A lot of hiring mistakes happen because leaders fall in love with proof of past motion rather than evidence of real fit. The book will not let you do that. It keeps forcing you back to one question: what is this person wired to do well?
That is the question.
2. Define the right outcomes
Weak managers over-specify the process. Great managers get brutally clear on the outcome and then leave room for the individual to get there in a way that fits their strengths.
That does not mean chaos. It means clarity without suffocation.
People need to know what winning looks like. They need standards. They need priorities. They do not need a manager standing over every move. When leaders confuse control with accountability, performance usually shrinks.
3. Focus on strengths
This is the part of the book most people remember, and for good reason. Great managers do not organize their coaching around weakness. They organize it around strength.
That does not mean they ignore damaging flaws. It means they understand where the greatest gains come from. Most people grow fastest in areas where some natural talent already exists. When leaders keep dragging people back to their weakest areas, they often create frustration rather than excellence.
Build on what is there.
That is the play.
4. Find the right fit
Not everyone should be promoted upward. Some people should move deeper. Some should stay close to clients. Some should build systems. Some should lead teams. Some should never manage people at all, no matter how strong they are individually.
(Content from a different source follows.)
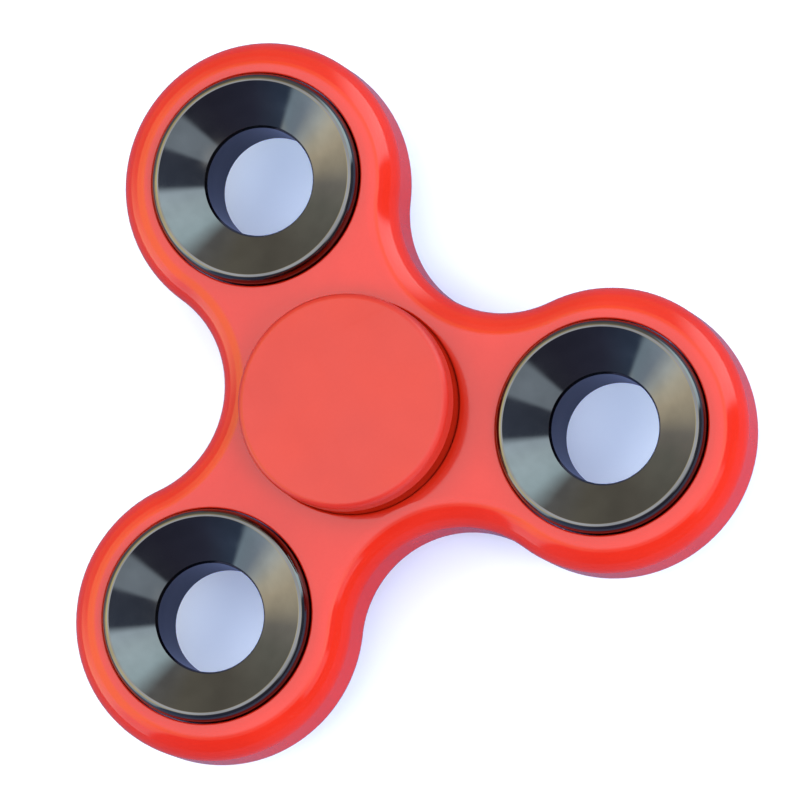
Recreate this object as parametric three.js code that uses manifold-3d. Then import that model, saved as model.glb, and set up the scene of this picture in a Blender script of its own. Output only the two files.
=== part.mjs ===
// A three-lobed fidget spinner: a one-piece moulded body, a dished counterweight ring pressed into
// each lobe, a 608-size ball bearing in the centre bore and a finger cap on each end of the bearing.
// Millimetres. +Z is the spin axis, the origin is the bearing's centre, and one lobe points along +Y.

import * as THREE from "three";
import { mergeVertices } from "three/addons/utils/BufferGeometryUtils.js";
import Module from "manifold-3d";

const wasm = await Module();
wasm.setup();

// ---- Driving dimensions ----

// Moulded body
const LOBES = 3;
const BODY_THICKNESS = 10;
const LOBE_CENTRE_RADIUS = 26.2; // spin axis to the axis of a lobe
const LOBE_RADIUS = 14.7;
const WAIST_RADIUS = 14.6; // spin axis to the nearest point of a concave side
const EDGE_ROUND = 3; // rounding of the outer edge, on both faces
const FIT_GAP = 0.1; // gap between a fitted piece and its hole
const BORE_LIP_RADIUS = 10.1; // inside of the lip that holds the bearing, one at each face
const BORE_LIP_TOP = 4.7; // height of the lip, a little below the body's face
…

This book is very good on that point.
Too many companies treat promotion as the only respectable form of progress. This leads to the emergence of weak leaders, frustrated experts, and teams that bear the consequences. Great managers care more about fit than hierarchy. They want the person in the role where they can create the most value.
Section 3: The Q12 section and why it matters
One of the book’s lasting contributions is Gallup’s set of twelve statements, often referred to as the Q12. Gallup says these statements distinguish strong workgroups from weak ones and link employee experience to business outcomes. The book was the first to present that measuring stick in a broad, practical way.
You do not need to memorize all twelve to understand the bigger point.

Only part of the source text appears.